Who should learn more about real estate investing? Anyone that is considering buying property as an investment should become educated before doing so. Rentals, foreclosures, rehabs, lease options and various other techniques are tried everyday by real estate investors. In most cases however, only the investors who have taken the time to educate themselves will be successful.

Also, anyone that is considering buying or selling houses on their own (without a realtor) is at considerable risk of financial loss if they don’t get an education before venturing out into unchartered waters.

There are many different types of educational opportunities. One can always purchase books from the local bookstore to get some advice. There is also a large number of websites that cater to real estate investing. Some of these sites will sell home study courses that, in some cases, give a thorough, explanation, training and education on various real estate investing topics. One may also find coaching and mentoring online to help those that don’t believe they are quite comfortable enough yet to do real estate deals on their own. Some colleges and Universities have also started to teach real estate investing.
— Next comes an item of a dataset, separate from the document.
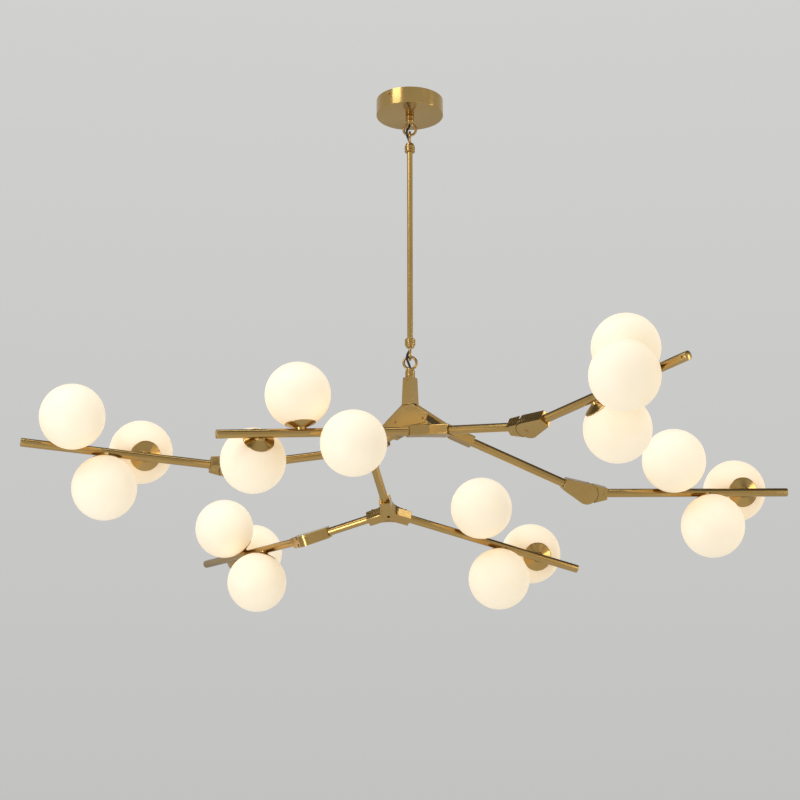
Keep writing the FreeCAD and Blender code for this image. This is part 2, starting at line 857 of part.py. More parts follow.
def arm_tube(name):
    start, end = arm_tubes[name]
    along = unit(end - start)
    length = (end - start).Length - 2 * tube_start
    return pipe(tube_radius, tube_radius - tube_wall, start + along * tube_start, along, length)


def rod_end(name):
    centre, along, reach, _ = branches[name]
    return centre + along * reach


def globe_axes(name):
    """Rod axis point and outward direction of each globe, a third of a turn apart."""
    _, along, _, roll = branches[name]
    up = upright(along)
    side = up.cross(along)
    axes = []
    for k, station in enumerate(globe_stations):
        turn = radians(roll + k * globe_step_turn)
        axes.append((rod_end(name) - along * station, up * cos(turn) + side * sin(turn)))
    return axes


def globe_rod(name):
    """Tube with a closed flat end and a hole for each globe's nipple."""
    centre, along, reach, _ = branches[name]
    start = centre + along * tube_start
    body = pipe(tube_radius, tube_radius - tube_wall, start, along, reach - tube_start)
    body = body.fuse(rod(tube_radius, rod_end(name), along * -1, rod_end_thickness)).removeSplitter()
    for point, outward in globe_axes(name):
        body = body.cut(rod(nipple_radius + nipple_play, point, outward, tube_radius + 5))
    return body


# ---------------------------------------------------------------- globe units, drawn along +Z

globe_mouth_height = globe_centre_height - sqrt(globe_radius ** 2 - globe_mouth_radius ** 2)
cup_floor_height = tube_radius + 1.0
cup_top_height = cup_floor_height + cup_wall
cup_collar_height = globe_mouth_height + globe_wall


def under_globe(radius, play):
    """Height of the surface that lies the given play below the globe."""
    return globe_centre_height - sqrt((globe_radius + play) ** 2 - radius ** 2)


def cup():
    """Shallow cone that hugs the globe, saddled on the rod, with a collar in the globe's mouth."""
    hole = nipple_radius + nipple_play
    rim = cup_rim_radius
    lip = cup_rim_radius + cup_wall
    inside = cup_rim_radius - cup_wall
    collar = globe_mouth_radius - globe_mouth_play
    seat_edge = collar + cup_wall
    middle = (inside + seat_edge) / 2
    profile = [(hole, 0),
               (cup_foot_radius - cup_wall, 0),
               (cup_foot_radius, cup_floor_height),
               (rim, under_globe(rim, cup_rim_play + cup_wall)),
               (lip, under_globe(lip, cup_wall)),
               (lip, under_globe(lip, cup_rim_play)),
               (inside, under_globe(inside, cup_rim_play)),
               (middle, under_globe(middle, cup_rim_play)),
               (seat_edge, under_globe(seat_edge, cup_rim_play)),
               (collar, under_globe(collar, 2 * cup_rim_play)),
               (collar, cup_collar_height),
               (collar - cup_wall, cup_collar_height),
               (collar - cup_wall, cup_top_height),
               (hole, cup_top_height)]
    seat = rod(tube_radius + tube_play, Vector(-rim, 0, 0), Vector(1, 0, 0), 2 * rim)
    return revolved(profile).cut(seat)


def globe():
    """Blown opal ball with an open mouth over the lampholder."""
    centre = Vector(0, 0, globe_centre_height)
    outer = Part.makeSphere(globe_radius, centre)
    inner = Part.makeSphere(globe_radius - globe_wall, centre)
    mouth = rod(globe_mouth_radius, ORIGIN, UP, globe_centre_height)
    return outer.cut(inner).cut(mouth)


def lampholder():
    """Ceramic holder on a hollow nipple through the cup and the rod wall."""
    top = cup_top_height + holder_length
    foot = tube_radius - tube_wall - nipple_below_wall
    socket = lamp_base_radius + lamp_play
    profile = [(nipple_bore_radius, foot), (nipple_radius, foot),
               (nipple_radius, cup_top_height), (holder_radius, cup_top_height),
               (holder_radius, top), (socket, top),
               (socket, top - holder_socket_depth), (nipple_bore_radius, top - holder_socket_depth)]
    return revolved(profile)


def lamp():
    """Pin-base capsule lamp standing in the holder."""
    base = cup_top_height + holder_length - holder_socket_depth + lamp_seat_play
    shoulder = base + lamp_base_length
    flare = lamp_radius - lamp_base_radius
    tip = base + lamp_length
    profile = [(0, base), (lamp_base_radius, base), (lamp_base_radius, shoulder),
               (lamp_radius, shoulder + flare), (lamp_radius, tip - lamp_tip_length),
               (lamp_tip_radius, tip - lamp_tip_length / 5), (0, tip)]
    return revolved(profile)


def on_rods(shape, names):
    """Copies of a piece at every globe station of the named rods."""
    copies = []
    for name in names:
        along = branches[name][1]
        for point, outward in globe_axes(name):
            copies.append(place(shape, point, along, outward))
    return Part.makeCompound(copies)


# ---------------------------------------------------------------- write one file per piece

turning_branches = ["far_left", "front_right", "far_right", "back_left"]
fixed_branches = ["front_left", "back_right"]

pieces = {
    "canopy_cover": canopy_cover(),
    "mounting_bracket": mounting_bracket(),
    "canopy_side_screws": canopy_side_screws(),
    "canopy_loop": canopy_loop(),
    "canopy_loop_nut": canopy_loop_nut(),
    "terminal_block": terminal_block(),
    "supply_cable_upper": link_cable(canopy_collar_end, rod_top_collar_end),
    "rod_top_loop": rod_top_loop(),
    "down_rod": down_rod(),
    "rod_bottom_loop": rod_bottom_loop(),
    "supply_cable_lower": link_cable(rod_bottom_collar_end, hub_collar_end),
    "hub_loop": hub_loop(),
    "main_hub": main_hub(),
    "hub_cover_plate": hub_cover_plate(),
    "hub_screws": hub_screws(),
    "left_junction": left_junction(),
    "back_junction": back_junction(),
    "elbow_pivot_screws": elbow_pivot_screws(),
}
for name in arm_tubes:
    pieces[name] = arm_tube(name)
for name in elbows:
    pieces[name + "_elbow_fork"] = elbow_fork(name)
    pieces[name + "_elbow_tongue"] = elbow_tongue(name)
for name in branches:
    pieces[name + "_globe_rod"] = globe_rod(name)
    pieces[name + "_cups"] = on_rods(cup(), [name])
    pieces[name + "_globes"] = on_rods(globe(), [name])
for name in turning_branches:
    pieces[name + "_lampholders"] = on_rods(lampholder(), [name])
    pieces[name + "_lamps"] = on_rods(lamp(), [name])
pieces["fixed_lampholders"] = on_rods(lampholder(), fixed_branches)
pieces["fixed_lamps"] = on_rods(lamp(), fixed_branches)

os.makedirs("parts", exist_ok=True)
for name, shape in pieces.items():
    shape.exportStep("parts/" + name + ".step")

print(len(pieces), "pieces; hub centre", round(hub_centre.z, 1), "pivots", round(upper_pivot.z, 2),
      round(lower_pivot.z, 2))
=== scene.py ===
from math import acos, cos, pi, radians, sin, sqrt

import bmesh
import bpy
from mathutils import Matrix, Vector


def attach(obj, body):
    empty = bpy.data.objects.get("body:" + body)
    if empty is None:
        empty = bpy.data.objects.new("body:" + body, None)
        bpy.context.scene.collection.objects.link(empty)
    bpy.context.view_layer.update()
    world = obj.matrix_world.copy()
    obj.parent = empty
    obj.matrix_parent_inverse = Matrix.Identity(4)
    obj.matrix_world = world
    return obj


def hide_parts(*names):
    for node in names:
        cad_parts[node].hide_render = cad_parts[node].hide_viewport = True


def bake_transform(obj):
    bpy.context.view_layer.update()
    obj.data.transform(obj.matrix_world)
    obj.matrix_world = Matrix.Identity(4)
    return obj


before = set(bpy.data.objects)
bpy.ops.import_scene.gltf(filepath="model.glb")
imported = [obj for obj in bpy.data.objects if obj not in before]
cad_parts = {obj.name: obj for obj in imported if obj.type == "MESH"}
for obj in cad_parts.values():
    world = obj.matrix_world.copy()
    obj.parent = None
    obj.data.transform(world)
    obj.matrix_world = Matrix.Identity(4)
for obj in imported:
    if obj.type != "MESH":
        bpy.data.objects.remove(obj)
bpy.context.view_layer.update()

# Branch chandelier: looks. Sizes and places are millimetres, as in the solids, and MM turns them
# into metres. Only the lamps, the backdrop and the camera are placed in metres.
MM = 0.001
UP = Vector((0, 0, 1))
DOWN = Vector((0, 0, -1))
FACE_ON = Vector((0, 1, 0))
EDGE_ON = Vector((1, 0, 0))

# ---------------------------------------------------------------- sizes shared with the solids

CANOPY_RADIUS = 65.0
CANOPY_HEIGHT = 32.0
CANOPY_WALL = 1.5
STEM_HOLE = 5.1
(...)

It is never too early to start the educational process. Real Estate Investing can be a very lucrative business. It can also bankrupt those that are not ready to invest or that do not understand how to minimize the risks that come with the real estate investing territory. In the end every one that invests in real estate is doing so at their own risk. A proper education in real estate investing is a great way to minimize that risk and start one on a path of financial freedom.